Australia proposes new tax for disability welfare

Rod McGuirk - The Philippine Star

CANBERRA, Australia — Prime Minister Julia Gillard has pinned her government's re-election hopes on a new welfare program for the disabled, proposing on Wednesday a new tax to better fund care for Australians with severe physical and mental disabilities.

The tax would not be paid until July 1, 2014. Gillard said legislation to create the tax would not be considered by Parliament before general elections on Sept. 14.

Opinion polls agree Gillard's center-left Labor Party government is unlikely to retain power. While the conservative opposition supports the concept of a new disability support fund, it opposes a new tax to pay for it.

Gillard had rejected a new tax last year but said Wednesday the government could not fund the program through savings because company tax revenue was falling billions of dollars short of Treasury Department forecasts due to the cooling mining boom and a strong Australian dollar damaging business competitiveness.

"To announce what we have today, we've needed to make a choice," Gillard told reporters. "I will be asking the nation in September to make a choice too.

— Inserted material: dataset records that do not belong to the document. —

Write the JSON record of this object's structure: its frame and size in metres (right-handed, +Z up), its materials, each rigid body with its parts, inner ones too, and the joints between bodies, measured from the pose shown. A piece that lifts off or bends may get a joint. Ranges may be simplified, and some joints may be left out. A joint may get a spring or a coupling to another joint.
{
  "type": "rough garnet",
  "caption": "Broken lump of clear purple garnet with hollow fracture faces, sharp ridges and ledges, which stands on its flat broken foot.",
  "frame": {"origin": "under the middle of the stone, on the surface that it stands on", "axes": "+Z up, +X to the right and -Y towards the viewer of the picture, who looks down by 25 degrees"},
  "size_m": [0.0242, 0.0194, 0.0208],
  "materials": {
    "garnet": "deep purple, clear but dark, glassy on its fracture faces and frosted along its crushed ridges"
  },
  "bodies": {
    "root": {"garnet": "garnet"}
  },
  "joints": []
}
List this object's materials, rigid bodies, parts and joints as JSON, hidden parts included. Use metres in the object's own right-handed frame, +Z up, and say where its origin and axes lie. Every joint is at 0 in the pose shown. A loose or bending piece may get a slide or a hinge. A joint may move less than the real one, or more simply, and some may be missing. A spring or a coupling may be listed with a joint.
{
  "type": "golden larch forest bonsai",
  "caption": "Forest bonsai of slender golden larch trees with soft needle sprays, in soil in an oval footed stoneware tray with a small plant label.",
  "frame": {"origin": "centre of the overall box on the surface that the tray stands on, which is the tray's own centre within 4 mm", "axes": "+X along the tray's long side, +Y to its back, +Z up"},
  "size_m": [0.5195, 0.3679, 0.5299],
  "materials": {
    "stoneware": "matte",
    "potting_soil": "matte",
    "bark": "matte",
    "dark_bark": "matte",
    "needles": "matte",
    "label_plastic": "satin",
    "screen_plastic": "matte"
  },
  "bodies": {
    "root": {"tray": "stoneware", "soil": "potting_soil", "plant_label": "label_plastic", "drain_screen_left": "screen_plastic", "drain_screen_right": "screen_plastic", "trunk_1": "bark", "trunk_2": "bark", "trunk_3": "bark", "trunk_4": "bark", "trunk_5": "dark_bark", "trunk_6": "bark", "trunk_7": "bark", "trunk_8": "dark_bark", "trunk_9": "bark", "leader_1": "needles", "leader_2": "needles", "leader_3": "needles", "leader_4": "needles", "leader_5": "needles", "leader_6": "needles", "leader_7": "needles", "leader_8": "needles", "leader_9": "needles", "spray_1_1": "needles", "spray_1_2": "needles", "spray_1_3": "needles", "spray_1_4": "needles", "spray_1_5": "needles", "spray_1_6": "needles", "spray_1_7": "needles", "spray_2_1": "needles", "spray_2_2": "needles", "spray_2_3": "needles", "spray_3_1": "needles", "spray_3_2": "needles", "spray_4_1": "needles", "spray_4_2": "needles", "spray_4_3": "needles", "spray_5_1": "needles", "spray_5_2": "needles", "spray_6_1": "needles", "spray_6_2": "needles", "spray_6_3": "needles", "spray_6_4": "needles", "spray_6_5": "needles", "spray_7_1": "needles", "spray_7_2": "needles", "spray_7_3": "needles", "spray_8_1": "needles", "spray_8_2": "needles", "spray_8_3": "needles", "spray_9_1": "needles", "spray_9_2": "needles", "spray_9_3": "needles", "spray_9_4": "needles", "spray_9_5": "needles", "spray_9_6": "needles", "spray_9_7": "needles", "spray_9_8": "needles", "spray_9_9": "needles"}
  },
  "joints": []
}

To endorse this plan to make sure that we support disability care around Australia."

The government plans to fund the program by increasing a compulsory health insurance levy from 1.5 percent of personal income to 2 percent. That would raise 3.3 billion Australian dollars ($3.4 billion) in the first year.

The new tax promise was welcomed by groups representing the disabled and doctors. But some business groups have warned that increasing the tax burden would harm the economy.

Around 410,000 disabled people and their caregivers stand to benefit from the program that would become fully funded by the 2018-19 fiscal year, by which time the tax would have raised AU$20.4 billion.

Opposition leader Tony Abbott, who polls suggest will become the next prime minister, said the program would cost twice as much as the tax would raise. He did not rule out supporting the tax but demanded detail on how the rest of the money could be raised.

"If you are only going to half fund the scheme, presumably you are only going to half deliver it," Abbot told reporters.

Gillard said her government would continue to find savings in her next annual budget to be released on May 14 to fully fund the program. She challenged Abbott to commit to supporting the tax.

Disability benefits vary from state to state. Disabled people's financial security can dependent on how they were disabled and whether they can claim insurance in circumstances such as a car accident. All agree that Australia does not spend enough on the disabled.

Opposition treasury spokesman Joe Hockey said his Liberal Party opposes a levy because "business and consumer confidence was fragile."

"This levy is going to hit every household budget," Hockey told Australian Broadcasting Corp. radio.

"A new levy is not going to help business and consumer confidence," he added.

While Australia's debt level is low by the standards of other wealthy countries, the opposition is critical of the government for failing to keep a two-year-old promise to return the budget to surplus in the current fiscal year, which ends June 30.

The government conceded in December that it could not keep that pledge due to a slowing economy and weakening tax revenues.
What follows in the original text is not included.